Animal health causes concerns to all our citizens.

These concerns stem not only from food safety issues but also the economic costs that animal disease outbreaks can trigger as well as welfare issues – for example, the mass slaughter of animals to control certain disease outbreaks or the transport of animals.

Plus, there is growing concern about the potential impact of animal diseases on human health – BSE being the first example everyone can think of and avian influenza being the most topical example with regard to its connection to a possible human influenza pandemic.

CAHP Evaluation

And I now turn to the evaluation of our animal health strategy. The underlying reason in launching an independent evaluation of the effectiveness of the Community Animal Health Policy almost two years ago, was to examine where and how our systems and approach might be improved.

This extensive review was intended to provide the building blocks for defining the Commission's future policy direction and guidelines.

I was therefore very pleased to hear that in response to the consultation that the Commission launched, we received a wealth of contributions. Over 100 responses were received to the consultation, and more than 100 interviews were conducted.


I understand that the conclusions of the evaluation will be debated today and I encourage you to share openly your views especially on the most challenging of these subjects.

It is of course important that in this debate, we keep sight of the global perspective – the aim for the EU to become more competitive in the international context while working in partnership with countries outside of the EU.

Border controls have already been reinforced, and have become more standardised and harmonised across the EU. However, we should ask ourselves if there is still room for improvement, particularly to address problems such as new trade patterns but also illegal trade.

Trade in live animals is another issue of particular sensitivity: we need to consider seriously whether minimising live animal movements, as well as increasing preventive measures against diseases, are key steps towards reducing animal disease risks.

Conclusions - Future strategy

The Commission plans to present a Communication on the Community Animal Health Policy and its strategy for the period 2007-2013 by mid-2007, based on the evaluation results and on your contribution today.

We aim to provide the best possible framework for Europe, based on the principle that “prevention is better than cure”.

Incentives must be created to encourage operators to pursue and in effect benefit from prevention. Whether such benefit can be achieved in practice depends not only on the operational principles that need to be defined at EU level but also on the farmers’ active participation in such schemes and on their effective implementation by Member States.

And of course, the greatest challenge of the future policy is to put in place such a system in an EU of Member States. This is a complex issue that needs to be duly addressed at all levels – political, economic and legal.

For this reason, we aim to present clear objectives aimed at minimising regulatory burdens.

The Commission Communication will also take into consideration international commitments (WTO) and improve the coherence between the Community Animal Heath Policy and other EU policies, especially:

the Common Agriculture Policy, Public Health, Animal Welfare, Sustainable Development, External Aid and Research and of course, External Competitiveness.

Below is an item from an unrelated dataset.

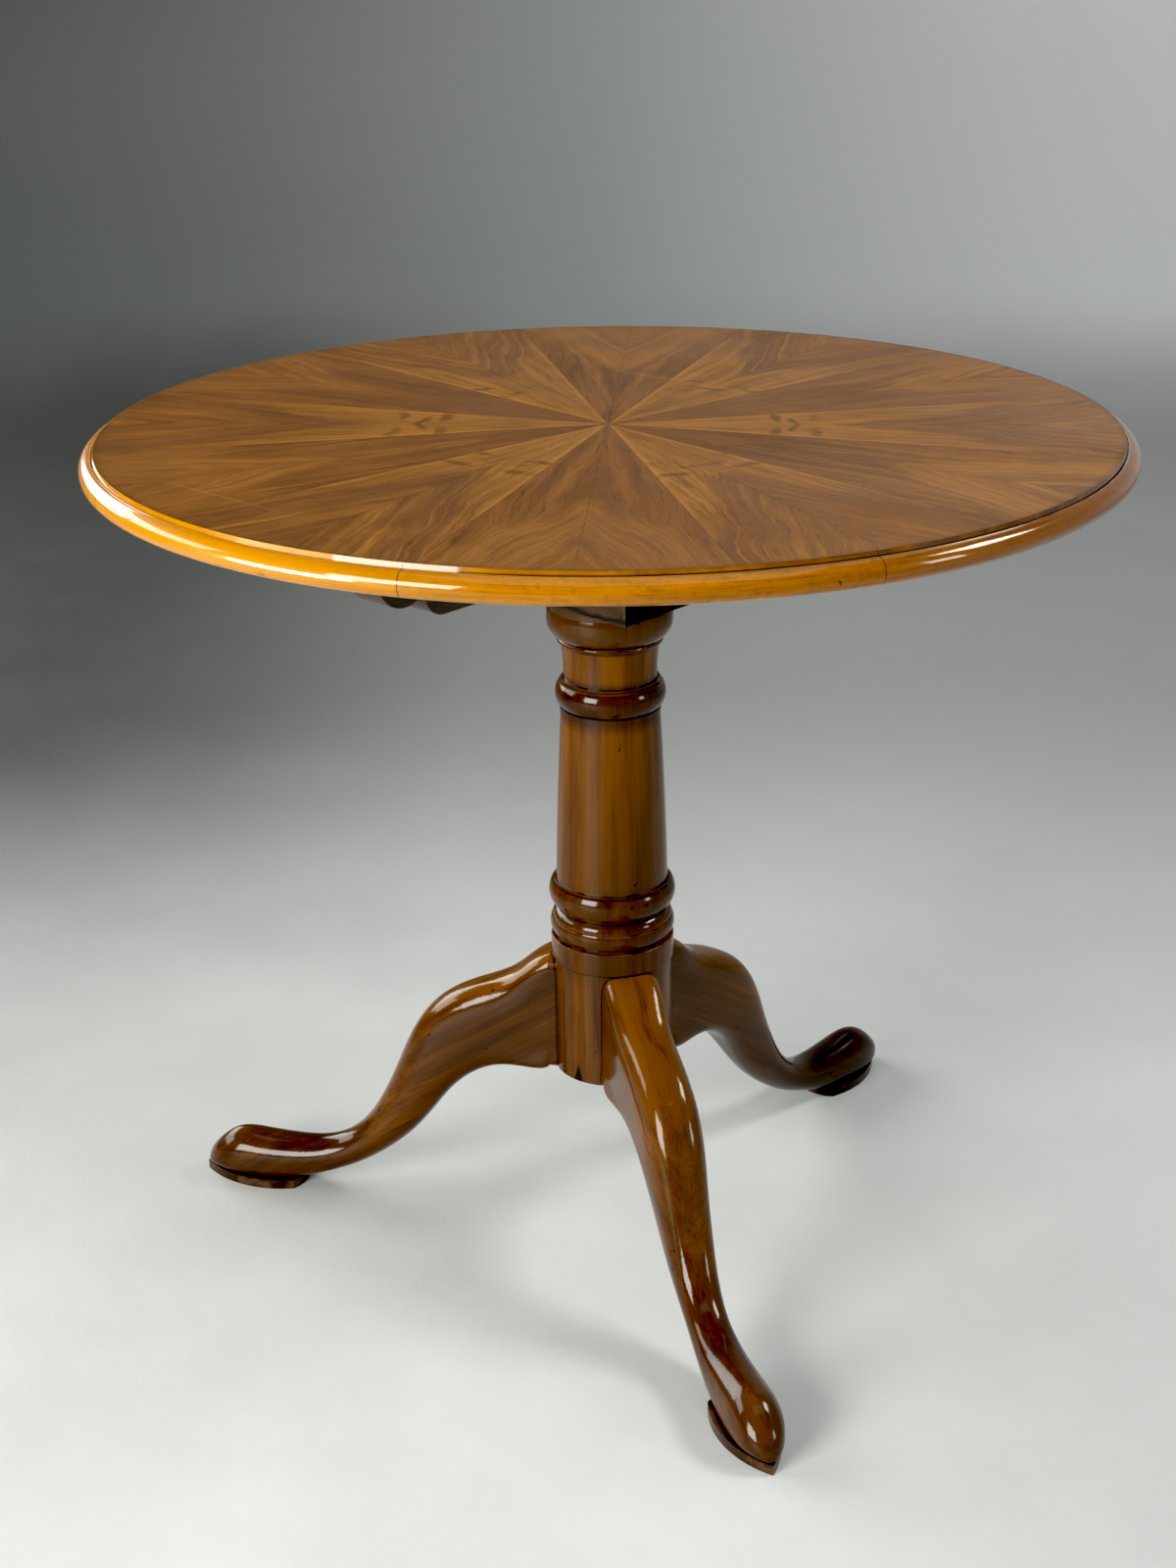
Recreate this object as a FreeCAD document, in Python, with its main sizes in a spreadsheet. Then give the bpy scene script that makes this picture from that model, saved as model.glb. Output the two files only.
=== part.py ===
import FreeCAD, Part
import math
import os
import re
import Sketcher

# A round tilt-top side table. A veneered top hinges on a square cage of two plates and four
# balusters, the cage turns on a spindle, and the column stands on three curved legs.
# The origin is on the floor under the column. X is the hinge's direction, Z is up.
# Lengths are in millimetres and angles in degrees.

SIZES = [
    # The whole table and its round top
    ("table_height", "720", "floor to the face of the top"),
    ("top_diameter", "820", "across the rounded edge"),
    ("top_thickness", "22.6", "face to underside"),
    ("veneer_thickness", "1.2", "sawn leaves on the core"),
    ("leaf_count", "24", "leaves in the sunburst"),
    ("leaf_turn", "9", "where the first leaf starts"),
    ("board_count", "5", "boards in the core"),
    ("edge_count", "8", "lengths of edge moulding"),
    ("edge_turn", "23", "where the first length starts"),
    ("edge_step_height", "3.7", "fall from the face to the rounded nose"),
    ("edge_step_width", "2.4", "from the leaves to the rounded nose"),
    ("edge_land", "0.5", "flat rim beside the leaves"),
    ("quirk_depth", "1.0", "groove behind the nose, below its crown"),
    ("quirk_width", "0.6", "floor of that groove"),
    # Bearers under the top
    ("bearer_width", "30", "across"),
    ("bearer_depth", "35", "down from the underside"),
    ("bearer_length", "716", "end to end"),
    ("bearer_nose_length", "40", "outer lobe of the shaped end"),
    ("bearer_lobe_length", "16", "inner lobe of the shaped end"),
    ("bearer_cusp_depth", "14.4", "depth where the lobes meet"),
    ("bearer_end_depth", "7.4", "blunt tip"),
    ("nose_bow_share", "0.27", "bulge of the outer lobe for its chord"),
    ("lobe_bow_share", "0.21", "bulge of the inner lobe for its chord"),
    ("bearer_gap", "1.0", "play between the cage and each bearer"),
    # Wood screws
    ("screw_shank_radius", "2.3", "shank"),
    ("screw_head_radius", "4.6", "countersunk head"),
    ("screw_head_height", "2.8", "countersunk head"),
    ("screw_slot_width", "0.9", "driver slot"),
    ("screw_slot_depth", "1.2", "driver slot"),
    ("screw_bite", "13", "length held in the core"),
    ("screw_sink", "1.0", "head below the bearer's face"),
    ("screw_fit", "0.05", "play round the shank and the head"),
    ("screw_outer_share", "0.37", "outer pair, along the bearer from its middle"),
    ("screw_inner_share", "0.20", "inner pair, along the bearer from its middle"),
    # Cage
    ("cage_side", "183", "each plate across"),
    ("cage_opening", "65.8", "between the plates"),
    ("lower_plate_thickness", "19", ""),
    ("upper_plate_thickness", "20", ""),
    ("plate_arris", "0.8", "eased corner"),
    ("seat_gap", "0.3", "between faces that move on each other"),
    ("lower_plate_setback", "7.5", "hinge side of the lower plate, behind the upper"),
    ("pin_radius", "7", "hinge dowels"),
    ("pin_fit", "0.08", "play of the dowels in the bearers"),
    ("pin_seat_fit", "0.02", "dowels in the plate"),
    ("pin_seat_depth", "26", "dowels in the plate"),
    ("pin_end_inset", "2", "dowel end inside the bearer's outer face"),
    # Balusters of the cage
    ("baluster_inset", "24", "centre from the plate's edges"),
    ("baluster_base_radius", "11.5", "end rings"),
    ("baluster_base_height", "7", "end rings"),
    ("baluster_neck_radius", "6.5", "between the rings and the swell"),
    ("baluster_swell_radius", "13", "widest, below the middle"),
    ("baluster_swell_share", "0.34", "height of the widest place"),
    ("baluster_bead_radius", "9", "bead above the swell"),
    ("baluster_bead_height", "4", "bead above the swell"),
    ("baluster_bead_share", "0.72", "height of the bead"),
    ("tenon_radius", "6.5", "into the plates"),
    ("tenon_length", "12", "into the plates"),
    ("tenon_fit", "0.05", "round each tenon"),
    ("swell_lower_bow_share", "0.16", "bulge under the widest place"),
    ("swell_upper_bow_share", "0.10", "bulge over the widest place"),
    ("quarter_share", "0.20710678", "bulge of a quarter circle for its chord"),
    # Spindle, collar ring and wedge inside the cage
    ("spindle_radius", "17", "through the lower plate"),
    ("spindle_fit", "0.1", "play of the cage on the spindle"),
    ("spindle_tip_radius", "12", "in the upper plate"),
    ("spindle_tip_inset", "3", "tip below the upper plate's face"),
    ("spindle_shoulder_drop", "6", "start of the tip below the upper plate"),
    ("ring_radius", "31", "collar ring"),
    ("ring_height", "15", "collar ring"),
    ("ring_round", "5", "rounded rim of the collar ring"),
    ("ring_fit", "0.2", "collar ring on the spindle"),
    ("wedge_thickness", "10", "across"),
    ("wedge_thin_height", "12", "narrow end"),
    ("wedge_thick_height", "18", "wide end"),
    ("wedge_length", "104", ""),
    ("wedge_reach_share", "0.42", "part of its length past the narrow side"),
    ("wedge_fit", "0.2", "in the slot"),
    # Turned column, from the floor up
    ("drum_bottom", "157", "floor to the drum's end"),
    ("drum_height", "104", "part that the legs join"),
    ("drum_radius", "50.5", ""),
    ("collar_height", "20", "plain band over the legs"),
    ("collar_radius", "52.2", ""),
    ("collar_round", "0.9", "eased edges of the band"),
    ("groove_width", "4.4", "deep groove over the band"),
    ("groove_radius", "47.2", ""),
    ("base_ring_height", "12.4", "rounded ring over the groove"),
    ("base_ring_foot_radius", "50.8", ""),
    ("base_ring_head_radius", "51.6", ""),
    ("base_ring_bow_share", "0.12", ""),
    ("ovolo_height", "8.6", "sloping round over the base ring"),
    ("ovolo_radius", "50.8", ""),
    ("ovolo_neck_radius", "46.8", ""),
    ("ovolo_bow_share", "0.13", ""),
    ("quirk_gap", "2.2", "under the lower ring"),
    ("quirk_radius", "46.0", ""),
    ("lower_ring_height", "21.4", "foot to the edge of its slope"),
    ("lower_ring_foot_radius", "47.6", ""),
    ("lower_ring_head_radius", "51.3", ""),
    ("lower_ring_bow_share", "0.18", ""),
    ("ring_slope_height", "3.0", "sloping top of each ring"),
    ("ring_fillet_height", "1.8", "narrow step at the foot of the shaft and of the neck"),
    ("ring_fillet_step", "1.8", "out from the shaft or the neck"),
    ("ring_fillet_quirk", "0.8", "groove between that step and the ring"),
    ("shaft_foot_radius", "47.2", ""),
    ("shaft_head_radius", "41.2", ""),
    ("shaft_bow_share", "0.004", "slight swell of the shaft"),
    ("shaft_fillet_height", "4", "narrow step under the upper ring"),
    ("shaft_fillet_radius", "41.9", ""),
    ("upper_ring_height", "21.3", "foot to the edge of its slope"),
    ("upper_ring_head_radius", "42.6", ""),
    ("upper_ring_foot_radius", "41.0", ""),
    ("upper_ring_bow_share", "0.18", ""),
    ("neck_height", "30.7", "hollow between ring and capital"),
    ("neck_foot_radius", "38.6", ""),
    ("neck_head_radius", "40.6", ""),
    ("neck_bow_share", "0.025", ""),
    ("bead_height", "5.4", "small bead under the capital"),
    ("bead_radius_step", "0.4", "bead's root outside the neck"),
    ("bead_quirk_height", "1.2", "between bead and capital"),
    ("bead_quirk_radius", "41.8", ""),
    ("capital_foot_radius", "45.6", ""),
    ("capital_radius", "51.6", "widest"),
    ("capital_lower_height", "15", "foot to the widest place"),
    ("capital_lower_bow_share", "0.12", ""),
    ("capital_upper_height", "8", "widest place to the cut line"),
    ("capital_upper_bow_share", "0.04", ""),
    ("capital_line_radius", "50.9", ""),
    ("capital_line_height", "0.9", "narrow line cut round the capital"),
    ("capital_line_depth", "0.9", ""),
    ("capital_band_radius", "50.5", "plain band that carries the cage"),
    ("capital_band_height", "20.5", ""),
    ("capital_band_round", "2.5", "rounded upper edge"),
    # Legs
    ("leg_count", "3", ""),
    ("leg_turn", "90", "where the first leg points"),
    ("leg_reach", "387", "column axis to the tip of the pad"),
    ("leg_width", "50", "at the drum"),
    ("leg_top_gap", "0.6", "between the collar band and the legs"),
    ("leg_inset", "0.5", "shoulder let into the drum"),
    ("leg_fit", "0.1", "round the shoulder and the dovetail"),
    ("dovetail_length", "19", "into the drum"),
    ("dovetail_neck_width", "14", ""),
    ("dovetail_end_width", "21", ""),
    ("dovetail_height", "88", "up from the drum's end"),
    ("pad_thickness", "8.5", "under the foot"),
    ("pad_length", "97", "heel to tip"),
    ("pad_width", "48", "widest"),
    ("pad_heel_width", "40", "where the rounded heel begins"),
    ("pad_heel_length", "7", "rounded heel"),
    ("pad_tip_set", "2", "tip of the foot behind the pad's tip"),
    ("foot_tip_rise", "4", "tip of the foot over the pad"),
    # Catch under the top
    ("bolt_width", "12", ""),
    ("bolt_height", "7", ""),
    ("bolt_length", "38", ""),
    ("bolt_travel", "8", "drawn back to shot"),
    ("bolt_nose_gap", "2", "drawn bolt to the cage"),
    ("bolt_fit", "0.2", "play in the case"),
    ("bolt_drop", "6", "top of the bolt under the table's underside"),
    ("bolt_nose_height", "3", "blunt end of the sloped nose"),
    ("case_wall", "4.8", "each side of the bolt"),
    ("case_floor", "2", "under the bolt"),
    ("case_length", "44", ""),
    ("case_setback", "6", "case to the cage"),
    ("flange_thickness", "2", ""),
    ("flange_width", "42", ""),
    ("flange_length", "58", ""),
    ("case_screw_inset", "6", "screws from the flange's edges"),
    ("case_screw_shank_radius", "1.6", ""),
    ("case_screw_head_radius", "2.9", ""),
    ("case_screw_head_height", "1.5", ""),
    ("case_screw_bite", "10", ""),
    ("knob_radius", "6.5", ""),
    ("knob_height", "9", ""),
    ("knob_stem_radius", "2.2", ""),
    ("knob_stem_bite", "5", "into the bolt"),
    ("knob_gap", "0.8", "under the case"),
    ("knob_share", "0.62", "place along the bolt from its nose"),
    ("knob_face_share", "0.55", "flat face for the knob's radius"),
    ("knob_neck_share", "1.6", "neck of the knob for its stem"),
    ("strike_width", "38", "plate let into the cage's edge"),
    ("strike_height", "15", ""),
    ("strike_thickness", "1.5", ""),
    ("strike_top_gap", "1.2", "below the upper plate's face"),
    ("strike_hole_play", "0.6", "round the shot bolt"),
    ("strike_screw_inset", "6", "from the plate's ends"),
    # Levels worked out from the sizes above
    ("top_radius", "=top_diameter / 2", ""),
    ("underside_z", "=table_height - top_thickness", ""),
    ("nose_radius", "=(top_thickness - edge_step_height) / 2", ""),
    ("core_radius", "=top_radius - nose_radius - edge_step_width", ""),
    ("upper_plate_top", "=underside_z - seat_gap", ""),
    ("upper_plate_bottom", "=upper_plate_top - upper_plate_thickness", ""),
    ("lower_plate_top", "=upper_plate_bottom - cage_opening", ""),
    ("lower_plate_bottom", "=lower_plate_top - lower_plate_thickness", ""),
    ("shoulder_z", "=lower_plate_bottom - seat_gap", ""),
    ("cage_half", "=cage_side / 2", ""),
    ("hinge_y", "=upper_plate_thickness / 2 - cage_half", ""),
    ("hinge_z", "=upper_plate_top - upper_plate_thickness / 2", ""),
    ("bearer_x", "=cage_half + bearer_gap", "inner face"),
    ("bearer_bottom", "=underside_z - bearer_depth", ""),
    ("baluster_place", "=cage_half - baluster_inset", ""),
    ("collar_bottom", "=drum_bottom + drum_height", ""),
    ("collar_top", "=collar_bottom + collar_height", ""),
    ("base_ring_bottom", "=collar_top + groove_width", ""),
    ("ovolo_bottom", "=base_ring_bottom + base_ring_height", ""),
    ("ovolo_top", "=ovolo_bottom + ovolo_height", ""),
    ("lower_ring_bottom", "=ovolo_top + quirk_gap", ""),
    ("lower_ring_head", "=lower_ring_bottom + lower_ring_height", ""),
    ("shaft_foot", "=lower_ring_head + ring_slope_height", ""),
    ("capital_line", "=shoulder_z - capital_band_height", ""),
    ("capital_widest", "=capital_line - capital_upper_height", ""),
    ("capital_foot", "=capital_widest - capital_lower_height", ""),
    ("bead_top", "=capital_foot - bead_quirk_height", ""),
    ("bead_bottom", "=bead_top - bead_height", ""),
    ("neck_bottom", "=bead_bottom - neck_height", ""),
    ("upper_ring_head", "=neck_bottom - ring_slope_height", ""),
    ("upper_ring_bottom", "=upper_ring_head - upper_ring_height", ""),
    ("shaft_top", "=upper_ring_bottom - shaft_fillet_height", ""),
    ("ring_bottom", "=lower_plate_top + seat_gap", ""),
    ("ring_top", "=ring_bottom + ring_height", ""),
    ("leg_top", "=collar_bottom - leg_top_gap", ""),
    ("leg_seat", "=sqrt(drum_radius ^ 2 - (leg_width / 2) ^ 2) - leg_inset", ""),
    ("bolt_top", "=underside_z - bolt_drop", ""),
    ("bolt_bottom", "=bolt_top - bolt_height", ""),
    ("bolt_nose_y", "=cage_half + bolt_nose_gap", ""),
    ("case_start", "=cage_half + case_setback", ""),
    ("case_bottom", "=bolt_bottom - bolt_fit - case_floor", ""),
    ("knob_y", "=bolt_nose_y + bolt_length * knob_share", ""),
    ("strike_top", "=upper_plate_top - strike_top_gap", ""),
]
NAMES = {name for name, _, _ in SIZES}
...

Let me close by stating the obvious. The Commission cannot succeed in this by acting alone. For success to be achieved, we need not only to continue the partnership approach, but to deepen and strengthen it.

The future success of the strategy will depend on effective partnerships at all levels. All those with an interest in animal health will have their role to play and responsibilities to fulfil.

We need the European Parliament, the Member States, Regions, stakeholders and citizens to share our ambition to proceed in a simultaneous and synchronised effort. wish you all a pleasant and fruitful day and I look forward to hearing the conclusions of your discussions.